* _Goal of the exercise_
Take the line containing "obj.matrix_world = Matrix.Identity(4)" and every line after it in the data below, and print them exactly as given, with nothing else.

• • • • •

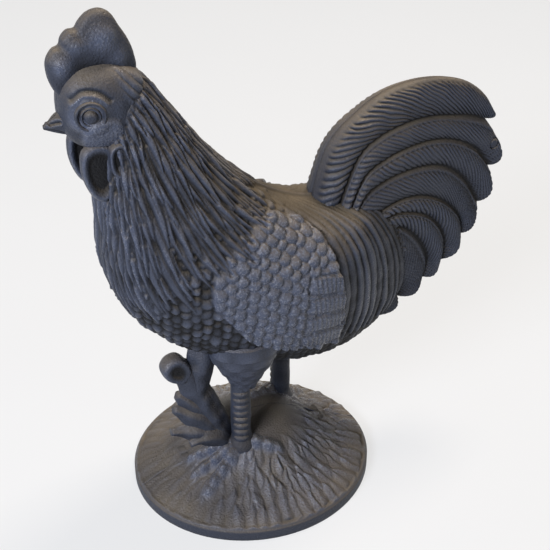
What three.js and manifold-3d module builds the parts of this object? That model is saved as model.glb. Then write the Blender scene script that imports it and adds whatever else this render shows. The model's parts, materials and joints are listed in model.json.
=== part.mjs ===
import * as THREE from 'three';
import { mergeVertices } from 'three/addons/utils/BufferGeometryUtils.js';
import Module from 'manifold-3d';

const wasm = await Module();
wasm.setup();

// A cast-iron rooster on a grassy mound. It is cast in two hollow halves that meet on the plane Y = 0.
// Sizes are in millimetres. The bird looks along -X, its left side is -Y and the mound stands on Z = 0.

// Castings and fits
const wall = 4;
const partingGap = 0.3;
const fitGap = 0.3;
const seatGap = 0.2;
const partingFace = partingGap / 2;

// Mound: an oval dome over a short upright rim, open underneath
const moundLength = 143.4;
const moundWidth = 134;
const moundRim = 6.5;
const moundRise = 34.5;
// Dome profile as [share of the radius, share of the rise above the rim]
const moundProfile = [[0, 1], [0.2, 0.95], [0.4, 0.74], [0.53, 0.52], [0.75, 0.26], [0.93, 0.09], [1, 0]];

// Body from the head to the rump, as [back X, back Z, breast X, breast Z, half width]
const bodyStations = [
  [-57, 268, -82, 236, 15.5],
  [-49, 259, -81, 223, 19],
  [-40, 246, -82, 208, 23],
  [-29, 230, -82, 190, 28],
  [-16, 213, -82, 170, 33],
  [-1, 198, -78, 149, 37],
  [15, 187, -67, 128, 40],
  [31, 180, -50, 110, 41],
  [47, 177, -27, 95, 41],
  [63, 175, -3, 84, 38],
  [76, 169, 22, 75, 31],
  [87, 159, 46, 71, 23],
  [95, 146, 65, 74, 16],
  [99, 132, 78, 79, 11],
  [101, 119, 88, 86, 7],
];
const bodyRoundness = 2.2;
const bodyRings = 28;
const bodySides = 28;
const cavityRings = 14;
const cavitySides = 20;
const cavityFrom = 0.16;
const cavityTo = 0.9;

// Folded wing: a low plate on each flank, highest along its hem and rear edge, as [X, Z] corners
const wingLift = 2.8;
const wingRoot = 2.5;
const wingFrontLow = [-33, 137];
const wingHem = [43, 95];
const wingTip = [28, 171];
const wingFrontHigh = [-22, 182];
const wingSag = 8;
const wingCrown = 6;
const wingColumns = 12;
const wingRows = 9;

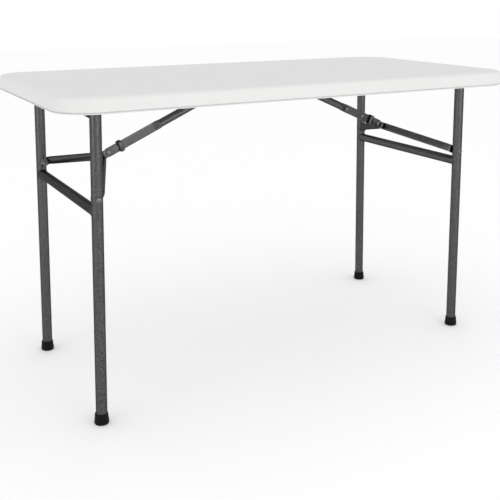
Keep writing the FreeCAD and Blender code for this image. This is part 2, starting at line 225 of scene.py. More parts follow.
# %% Rubber and nylon
def black_rubber():
    material, tree, shader = start_material("vulcanised_black_rubber")
    place = add_node(tree, "ShaderNodeTexCoord").outputs["Object"]
    bloom = add_node(tree, "ShaderNodeTexNoise", inputs={
        "Vector": place, "Scale": 1 / (6.0 * MM), "Detail": 4.0})
    tone = add_node(tree, "ShaderNodeMix", {"data_type": "RGBA"}, {
        "Factor": bloom.outputs["Fac"], 6: srgb("#070708"), 7: srgb("#101011")})
    dull = add_node(tree, "ShaderNodeMapRange", inputs={
        "Value": bloom.outputs["Fac"], "To Min": 0.50, "To Max": 0.70})
    skin = add_node(tree, "ShaderNodeTexNoise", inputs={"Vector": place, "Scale": 1 / (0.8 * MM)})
    relief = add_node(tree, "ShaderNodeBump", inputs={
        "Height": skin.outputs["Fac"], "Distance": 0.05 * MM, "Strength": 0.4})
    tree.links.new(tone.outputs[2], shader.inputs["Base Color"])
    tree.links.new(dull.outputs["Result"], shader.inputs["Roughness"])
    tree.links.new(relief.outputs["Normal"], shader.inputs["Normal"])
    shader.inputs["IOR"].default_value = 1.52
    shader.inputs["Specular IOR Level"].default_value = 0.12
    return material


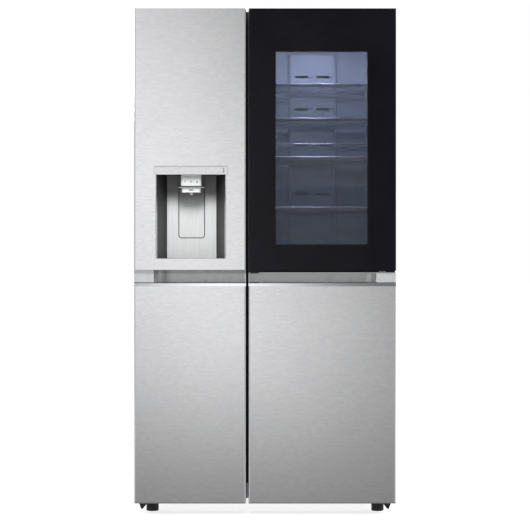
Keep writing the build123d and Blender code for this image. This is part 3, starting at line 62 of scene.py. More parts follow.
class Wire:  # a socket of a node tree, with arithmetic that adds the nodes
    def __init__(self, tree, socket=None):
        self.tree = tree
        self.socket = socket

    def node(self, kind, settings=None, inputs=None, output=0):
        made = self.tree.nodes.new("ShaderNode" + kind)
        for key, value in (settings or {}).items():
            setattr(made, key, value)
        for key, value in (inputs or {}).items():
            if isinstance(value, Wire):
                self.tree.links.new(value.socket, made.inputs[key])
            else:
                made.inputs[key].default_value = value
        return Wire(self.tree, made.outputs[output] if len(made.outputs) else None)

    def isVector(self):
        return self.socket.type == "VECTOR"

    def combine(self, operation, first, second):
        pair = (first, second)
        if any(isinstance(p, tuple) or (isinstance(p, Wire) and p.isVector()) for p in pair):
            pair = [(p, p, p) if isinstance(p, (int, float)) else p for p in pair]
            return self.node("VectorMath", {"operation": operation}, {0: pair[0], 1: pair[1]})
        return self.node("Math", {"operation": operation}, {0: first, 1: second})

    def __add__(self, other):
        return self.combine("ADD", self, other)

    def __radd__(self, other):
        return self.combine("ADD", other, self)

    def __sub__(self, other):
        return self.combine("SUBTRACT", self, other)

    def __rsub__(self, other):
        return self.combine("SUBTRACT", other, self)

    def __mul__(self, other):
        return self.combine("MULTIPLY", self, other)

    def __rmul__(self, other):
        return self.combine("MULTIPLY", other, self)

    def __abs__(self):
        return self.node("Math", {"operation": "ABSOLUTE"}, {0: self})

    def between(self, low, high, start=0.0, end=1.0):  # smooth step, then stretched
        inputs = {"Value": self, "From Min": low, "From Max": high, "To Min": start, "To Max": end}
        return self.node("MapRange", {"interpolation_type": "SMOOTHSTEP"}, inputs)

    def mixed(self, first, second):  # self is the factor between two colours
        inputs = {0: self, 6: solid(first), 7: solid(second)}
        return self.node("Mix", {"data_type": "RGBA"}, inputs, output=2)

    def axis(self, letter):
        return self.node("SeparateXYZ", {}, {"Vector": self}, output=letter)


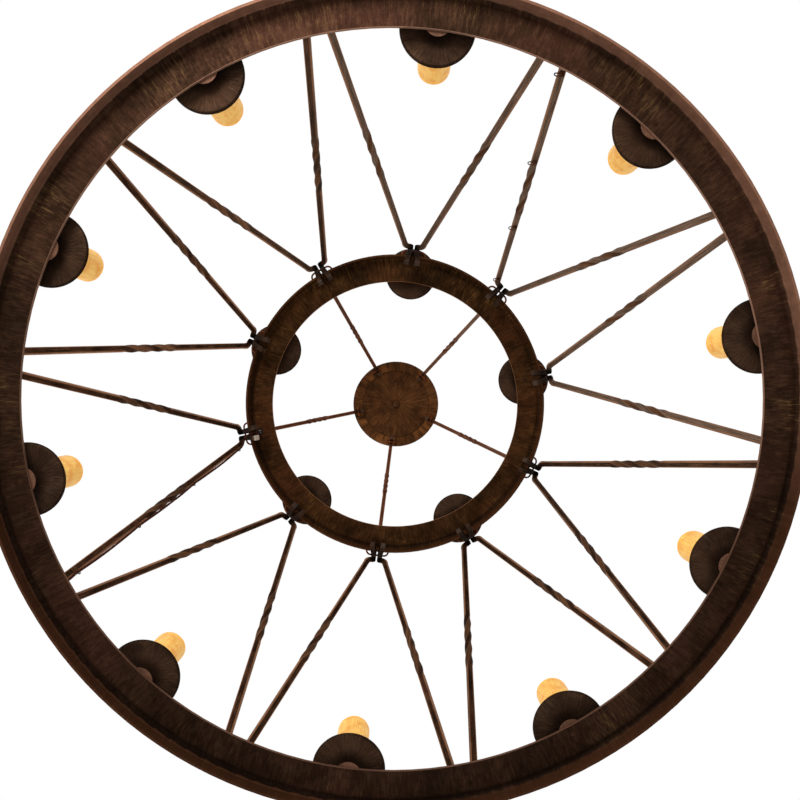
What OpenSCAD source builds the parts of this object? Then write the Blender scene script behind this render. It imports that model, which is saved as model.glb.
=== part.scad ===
// Wagon wheel chandelier: two rolled-angle rings and a top plate, held together by twisted
// square rods that hook into staples, with pillar-candle lamps standing on both rings.
// The origin is the middle of the eye bolt's bore, and +Z is up.

/* [Rings] */
// Outside diameter of the outer ring
outer_ring_d = 1524; // [1440:2:1600]
// Outside diameter of the inner ring
inner_ring_d = 832; // [800:2:880]
// Width of both rings' flat plates
ring_w = 69; // [66:1:76]
// Thickness of both rings' plates
ring_plate_t = 5; // [4:0.5:8]
// Depth of the leg turned down at a ring's outer edge
ring_leg_h = 28; // [20:1:40]
// Thickness of the leg
ring_leg_t = 5; // [4:0.5:6]
// Radius in the corner between plate and leg
ring_fillet_r = 8; // [4:0.5:10]
// Diameter of the round top plate
top_plate_d = 280; // [270:2:320]
// Thickness of the top plate
top_plate_t = 5; // [4:0.5:8]

/* [Heights] */
// From the middle of the hanging eye down to the underside of the top plate
eye_drop = 95; // [90:1:120]
// From the top plate's underside down to the inner ring's underside
upper_gap = 290; // [260:5:330]
// From the inner ring's underside down to the outer ring's underside
lower_gap = 600; // [540:5:660]

/* [Rods] */
// Side of the twenty lower rods' square bar
lower_bar = 14; // [12:0.1:14.4]
// Side of the five hub rods' square bar
hub_bar = 11.2; // [9:0.1:12]
// Length of the twisted stretch of a lower rod
lower_twist_l = 146; // [120:2:180]
// Length of the twisted stretch of a hub rod
hub_twist_l = 84; // [60:2:110]
// Whole turns in each twisted stretch
twist_turns = 1; // [1:1:2]
// Straight tip past a rod's lower hook
low_tip_l = 12; // [8:1:16]
// Length of a lower rod's upper tip, which leans in under the ring
lower_tip_l = 44; // [30:1:48]
// Lean of that tip from the vertical, in degrees
lower_tip_lean = 50; // [40:1:60]
// Sideways splay of that tip
lower_tip_splay = 6; // [0:0.5:8]
// Straight tip past a hub rod's upper hook
hub_tip_l = 18; // [10:1:22]

/* [Staples] */
// Diameter of the staples' round bar
staple_bar_d = 5; // [4:0.2:6]
// Distance between the two necks that share a staple on the inner ring
neck_pitch = 17.6; // [16:0.2:20]
// Corner radius of the edge staples
edge_corner_r = 12; // [9:0.5:13]
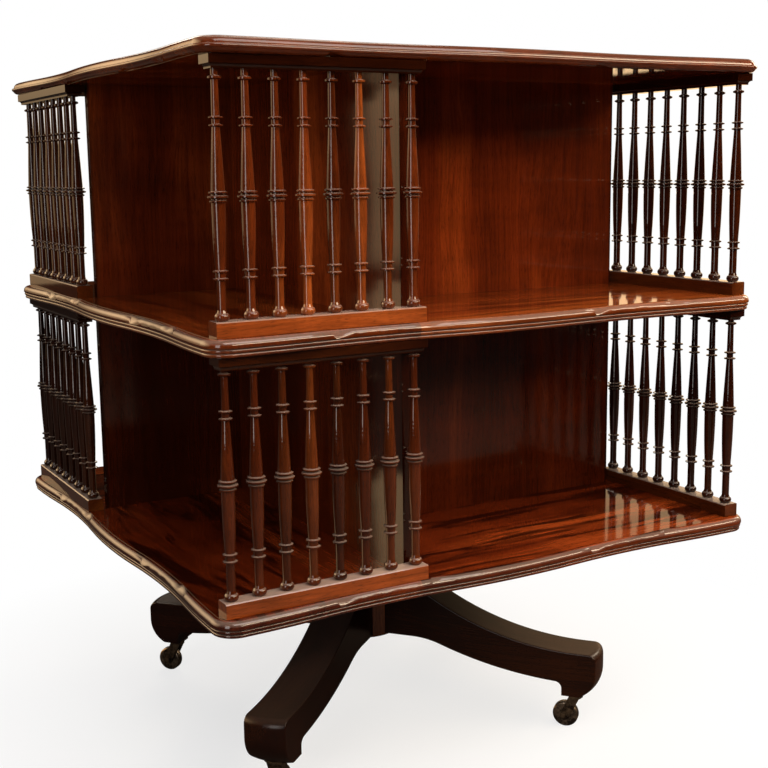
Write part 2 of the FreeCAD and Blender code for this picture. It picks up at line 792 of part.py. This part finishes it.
def caster_fork():
    """Swivel boss with a crown across it and an arm each side of the wheel."""
    boss_top = pad_level - plate_thick
    boss_bottom = boss_top - boss_height
    crown_half = wheel_width / 2 + arm_gap + arm_thick
    body = rod(boss_radius, boss_bottom, boss_height, caster_at)
    crown = Part.makeBox(crown_length, 2 * crown_half, crown_thick,
                         Vec(caster_at - crown_length / 2, -crown_half, boss_top - crown_thick))
    arms = [fork_arm(side, boss_top - crown_thick) for side in (1, -1)]
    body = body.fuse([crown] + arms)
    body = body.cut(rod(pintle_radius + pintle_clearance, boss_bottom, boss_height, caster_at))
    head_room = rod(pintle_head_radius + pintle_head_gap, 0, boss_bottom, caster_at)
    body = body.cut(head_room)
    return body.cut(cross_rod(axle_radius, axle_reach, wheel_radius, crown_half)).removeSplitter()


def caster_wheel():
    """Metal wheel with rounded rims, centred on its axle."""
    half = wheel_width / 2
    body = cross_rod(wheel_radius, axle_reach, wheel_radius, half)
    rims = [e for e in body.Edges if abs(e.Length - 2 * math.pi * wheel_radius) < edge_match]
    body = body.makeFillet(wheel_edge_round, rims)
    return body.cut(cross_rod(axle_radius + axle_clearance, axle_reach, wheel_radius, half))


def caster_axle():
    """Pin riveted over on the outside of both fork arms."""
    outer = wheel_width / 2 + arm_gap + arm_thick
    pin = cross_rod(axle_radius, axle_reach, wheel_radius, outer + axle_head_thick)
    for y in (-outer - axle_head_thick, outer):
        centre = Vec(axle_reach, y, wheel_radius)
        pin = pin.fuse(Part.makeCylinder(axle_head_radius, axle_head_thick, centre, Vec(0, 1, 0)))
    return pin.removeSplitter()


# ---------------------------------------------------------------- the whole piece
def make_case():
    save("bottom_shelf", bottom_shelf())
    save("middle_shelf", mid_shelf())
    save("top_board", top_board())
    partitions()
    galleries()
    save("lower_bush", lower_bush())
    save("pivot_block", pivot_block())
    save("top_bush", top_bush())


def make_base():
    save("pillar", pillar())
    save("post_socket", post_socket())
    save("post", post())
    save("thrust_washer", thrust_washer())
    plate = caster_plate()
    save("caster_plates", Part.makeCompound([on_heading(plate, quarter) for quarter in range(4)]))
    save("base_screws", base_screws())
    one_leg = leg()
    caster = {"fork": caster_fork(), "wheel": caster_wheel(), "axle": caster_axle()}
    for quarter, corner in enumerate(corners):
        save("leg_" + corner, on_heading(one_leg, quarter))
        for piece, shape in caster.items():
            swung = shape.copy()
            swung.rotate(Vec(caster_at, 0, 0), UP, caster_swings[quarter])
            save("caster_" + piece + "_" + corner, on_heading(swung, quarter))


make_case()
make_base()
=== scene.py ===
"""Looks of the revolving bookcase: polished mahogany, dark casters, studio light, camera."""
import math

import bpy
from mathutils import Matrix, Vector

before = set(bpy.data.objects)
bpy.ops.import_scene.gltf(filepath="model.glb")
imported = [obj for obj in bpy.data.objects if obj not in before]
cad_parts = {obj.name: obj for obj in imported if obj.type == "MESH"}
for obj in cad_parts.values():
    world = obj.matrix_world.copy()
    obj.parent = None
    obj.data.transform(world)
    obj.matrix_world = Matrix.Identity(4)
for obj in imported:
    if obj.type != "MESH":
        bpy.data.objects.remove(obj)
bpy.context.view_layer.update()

IMAGE_SIZE = 768                      # pixels, both ways

# Places in the frame of model.glb, in metres
PARTITION_LINE = 0.109                # centre to a partition's middle plane
PARTITION_END = 0.285                 # centre to a partition's outer end
GALLERY_HALF = 0.300                  # centre to a gallery's row of spindles
SPINDLE_PITCH = (GALLERY_HALF - PARTITION_LINE) / 7
UPPER_TIER = 0.502                    # a level inside the middle shelf
BASE_HEADING = math.radians(-50.0)    # the front right leg's; the others follow by quarter turns
SIDES = ["front", "right", "back", "left"]
CORNERS = ["front_right", "back_right", "back_left", "front_left"]
TIERS = ["lower", "upper"]


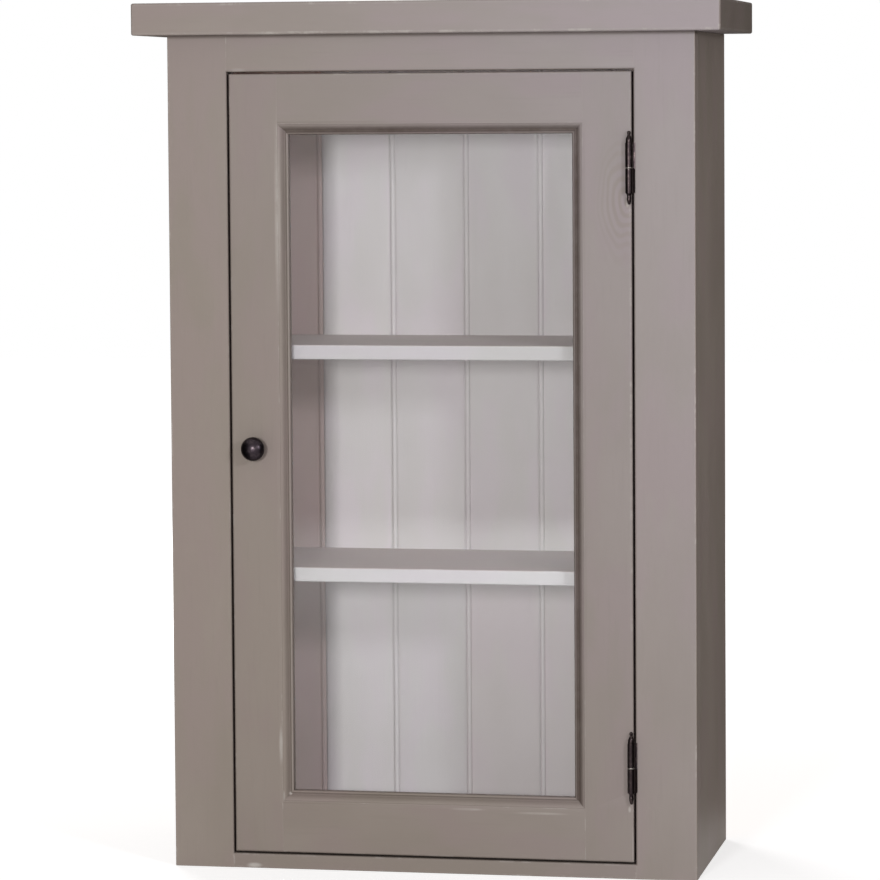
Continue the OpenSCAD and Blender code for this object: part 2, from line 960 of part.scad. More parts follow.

• • • • •

* _The reply_
    obj.matrix_world = Matrix.Identity(4)
for obj in imported:
    if obj.type != "MESH":
        bpy.data.objects.remove(obj)
bpy.context.view_layer.update()

IMAGE_SIZE = 768                      # pixels, both ways

# Places in the frame of model.glb, in metres
PARTITION_LINE = 0.109                # centre to a partition's middle plane
PARTITION_END = 0.285                 # centre to a partition's outer end
GALLERY_HALF = 0.300                  # centre to a gallery's row of spindles
SPINDLE_PITCH = (GALLERY_HALF - PARTITION_LINE) / 7
UPPER_TIER = 0.502                    # a level inside the middle shelf
BASE_HEADING = math.radians(-50.0)    # the front right leg's; the others follow by quarter turns
SIDES = ["front", "right", "back", "left"]
CORNERS = ["front_right", "back_right", "back_left", "front_left"]
TIERS = ["lower", "upper"]


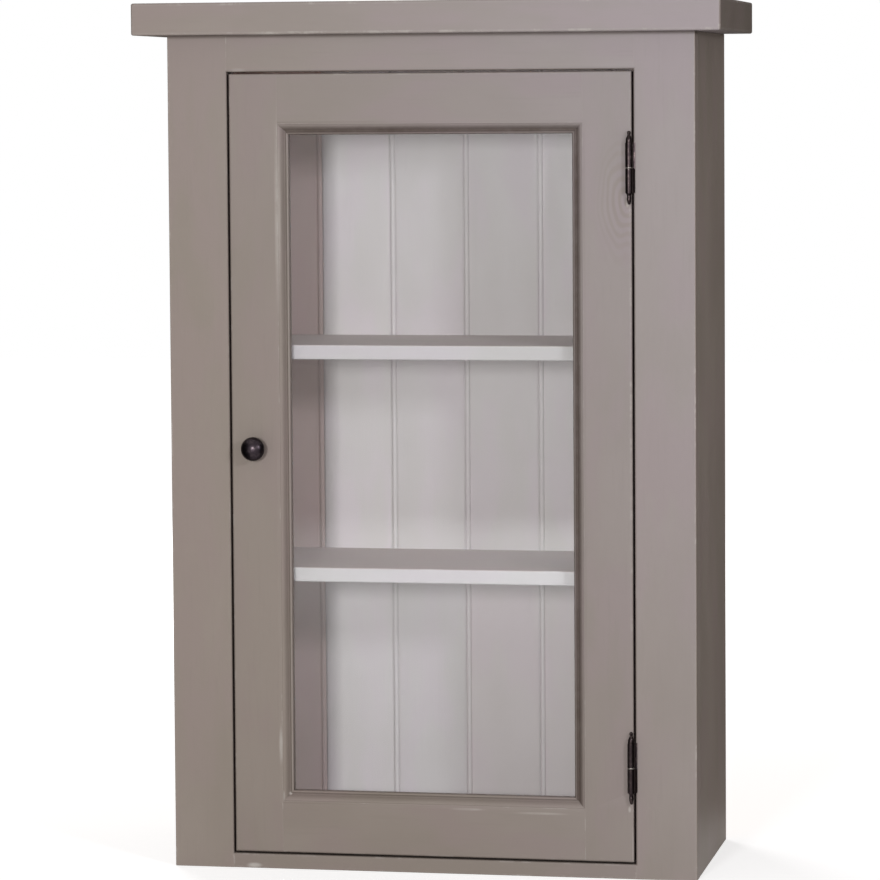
Continue the OpenSCAD and Blender code for this object: part 2, from line 960 of part.scad. More parts follow.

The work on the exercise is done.